Stable In-Hand Manipulation With Finger-Specific Multi-Agent Shadow Critic Consensus and Information Sharing

摘要

Deep Reinforcement Learning (DRL) has shown its capability to solve the high degrees of freedom in control and the complex interaction with the object in the multi-finger dexterous in-hand manipulation tasks. Current DRL approaches lack behavior constraints during the learning process, leading to aggressive and unstable policies that are insufficient for safety-critical in-hand manipulation tasks. The centralized learning strategy also limits the flexibility to fine-tune each robot finger's behavior.
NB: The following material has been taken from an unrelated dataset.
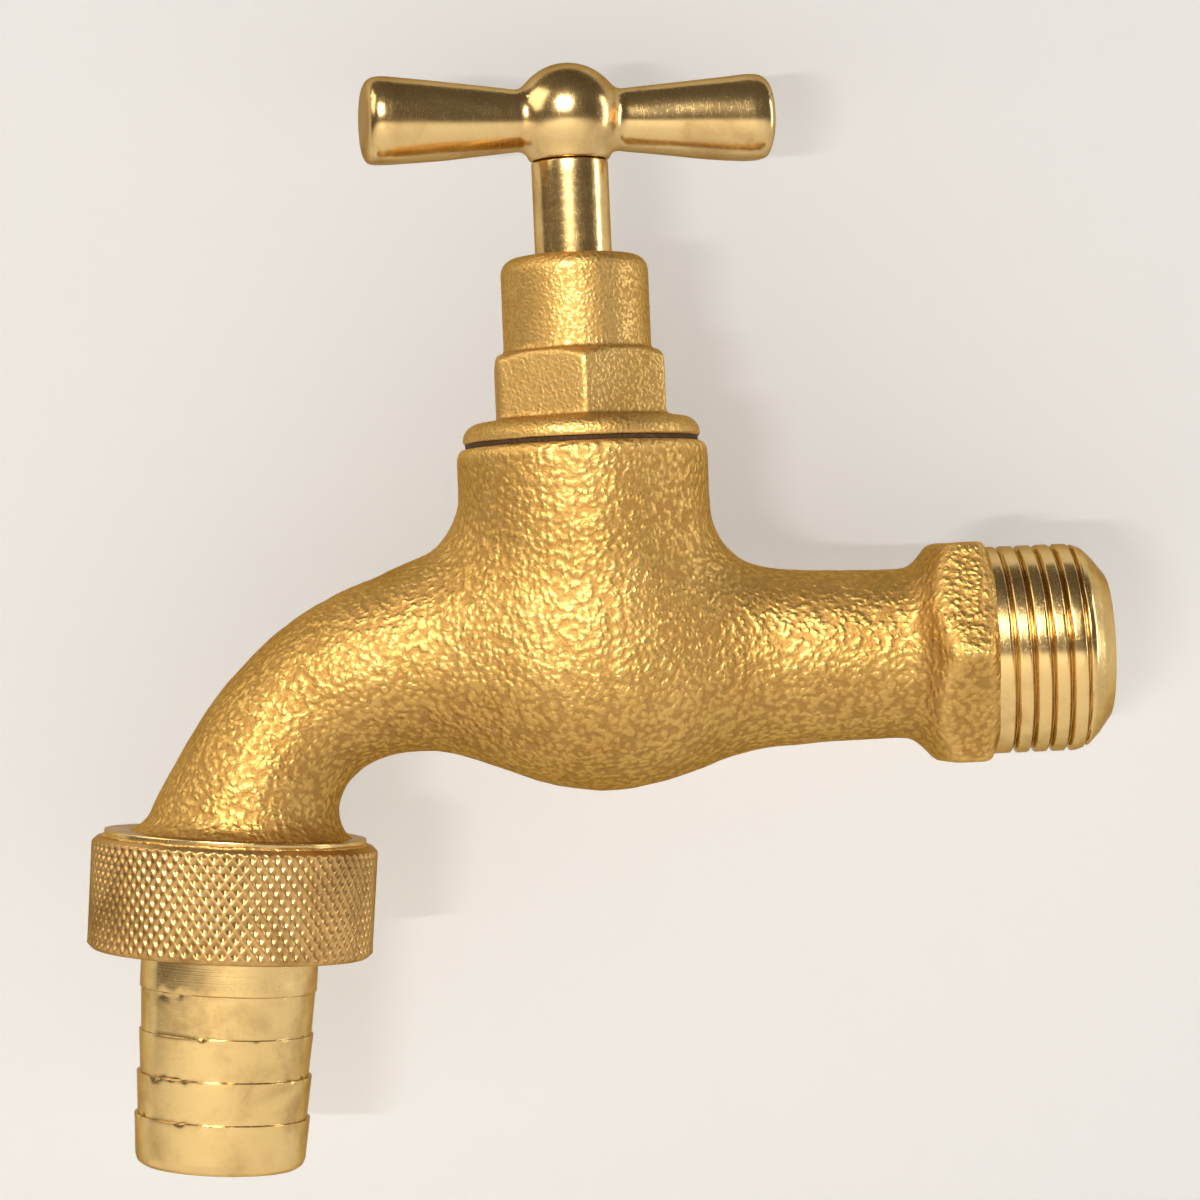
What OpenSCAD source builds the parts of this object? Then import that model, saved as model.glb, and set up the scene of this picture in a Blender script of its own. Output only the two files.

This work proposes the Finger-specific Multi-agent Shadow Critic Consensus (FMSC) method, which models the in-hand manipulation as a multi-agent collaboration task where each finger is an individual agent and trains the policies for the fingers to achieve a consensus across the critic networks through the Information Sharing (IS) across the neighboring agents and finger-specific stable manipulation objectives based on the state-action occupancy measure, a general utility of DRL that is approximated during the learning process. The methods are evaluated in two in-hand manipulation tasks on the Shadow Hand. The results show that FMSC+IS converges faster in training, achieving a comparable success rate and much better manipulation stability than conventional DRL methods.